The finish is medium to long, almost certainly thanks to the strong alcohol. The spicy incense and Scotch tape vibe persists for quite some time and dominates the finish. I do not get much fruit or grain influence in the finish.

Wow, I am mildly perplexed by what we have today. My brain is shouting mizunara oak influence which takes me to Japan. Truthfully however, once mizunara's influence on malt whiskey became the stuff of legend, many producers rushed to include some semblance of mizunara oak in the maturation of their whiskey. For most, the inclusion of mizunara oak was at best inconsequential while for others it was nothing more than pure marketing trickery. All this to say, I have genuine pause in locking in my guess of a Japanese whiskey. I am going to gently back away from the Land of the Rising Sun and look more towards the United Kingdom. I definitely think there is grain as well as barley whiskey involved. I suspect this is quite a youthful blend, no more than 10 years old, but I strongly believe its age will be denoted as a single digit. There is definitely ex-bourbon used in the maturation, but virgin oak as well due to the lack of heavy vanilla/oak/char. As for strength, this is indeed a whopper of a whiskey. Higher than 50% ABV and possibly as high as 60%.

My Guess
Type/Style: Scotch Blended Whisky
Region: Scotland
Age: 6 to 10 years old
Maturation: Virgin Oak, ex-bourbon
Strength: 55% ABV
Producer: No idea, but not a major blender, more like a small, independent shop
Sip, Mix, or Skip?: Sip (with dilution)
 
Reveal
Name: The Blender's Cut, Cask Strength
Type/Style: Blended Irish Whiskey
Region: Ireland
Age: Non-age stated
Maturation: New charred oak, ex-bourbon, ex-Oloroso sherry
Strength: 65% ABV
Producer: Two Stacks
Price: $54

Official Tasting Notes
 
Their Killowen Distillery might be the smallest in Ireland, but size only matters to a point. This does mean that they work with other independent distilleries when blending their juice. The Blender's Cut is a cask-strength version of their Two Stacks Whiskey that comes from Dundalk's Great Northern Distillery. It's a blend of malt, grain, and pot-still Whiskey, 5 juices in total, aged in virgin oak, ex-Bourbon, as well as Sherry casks. Bottled at 130 proof, it's one beastly and rich blend with a complex balance of spice, fruit, and a touch of peat.

Final Thoughts
Getting to try these samples totally blind is genuinely fun. Normally when I sip whiskey blind, I place a few bottles on the counter and ask my much better half to pour each into identical (but anonymously marked) glasses such that she knows what's in each glass, but I do not. Sure, this is blind, but not totally blind, I still know precisely what's in the superset.

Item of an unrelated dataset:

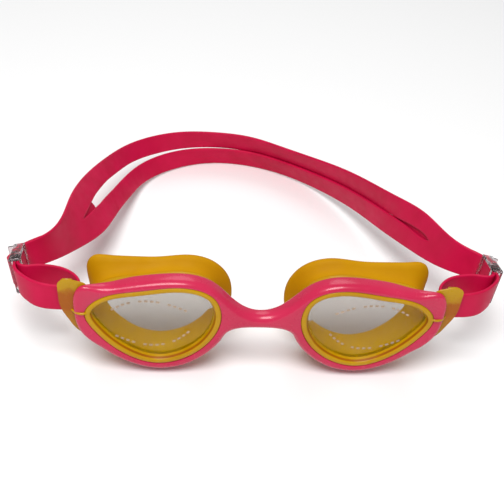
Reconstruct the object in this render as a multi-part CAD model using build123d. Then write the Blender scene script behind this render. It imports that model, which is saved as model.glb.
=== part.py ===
from build123d import *
import os

# Swim goggles. Millimetres, +Z up, lenses face -Y, the head strap runs back along +Y.
# The front stands on Z = 0 and the back of the strap lies on it.

# ---- driving dimensions ----
DEPTH_SHIFT = -77.0          # moves the middle of the loop's depth to Y = 0
FRAME_FRONT = -2.0
FRAME_BACK = 5.5
TEMPLE_END = 68.4            # half width of the rigid frame
TEMPLE_BACK = 3.0            # the frame is thinner outside TEMPLE_X
TEMPLE_X = 58.0
FRAME_ROUND = 1.4            # rounding of the frame's front edge
RIB_Z = 29.4                 # height of the temple rib between the frame's arms
RIB_T = 0.9
RIM_FRONT = -1.4
RIM_BACK = 8.0
RIM_WALL = 2.3
LEDGE = 0.9                  # step behind the lens
LENS_FRONT = 0.0
LENS_T = 1.6
FILM_T = 0.2
FILM_INSET = 1.2
SEAL_NECK = 1.1              # how far the neck sits inside the rim's outline
SEAL_WALL = 1.5
FLANGE_FRONT = 15.5
FLANGE_BACK = 17.8
LUG_TIP = 73.2               # half of the lug-to-lug width
LUG_FRONT = 0.0
LUG_WALL = 1.4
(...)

This Advent calendar is truly blind and what a great exercise in perception and psychology it has been thus far. 
 
For this particular example, I detected a Scotch tape vibe which made me think Drambuie or a mizunara oak maturation. In watching the reveal video posted by this set's creator, their tasters identified smells of balsa wood and/or birch wood which provided a great jolt of clarity for me. I totally agree with that description but up to this point had never been able to verbalize in such a way; a new smell/tasting descriptor added to my stable. On paper this blend is quite complex - two different grain whiskeys (light and dark, whatever that means) as well as three types of barley whiskey (malted, unmalted, and peated). The final result is indeed interesting, but not proportionally complex to its ingredients list. In the end, the saving grace of this blend is its price - $54 for a 65% ABV blended Irish whiskey is not an awful price. Further if one were to sip this blended Irish whiskey alongside a standard blended Irish whiskey, the standard offering would wither away as forgettably as sipping tap water.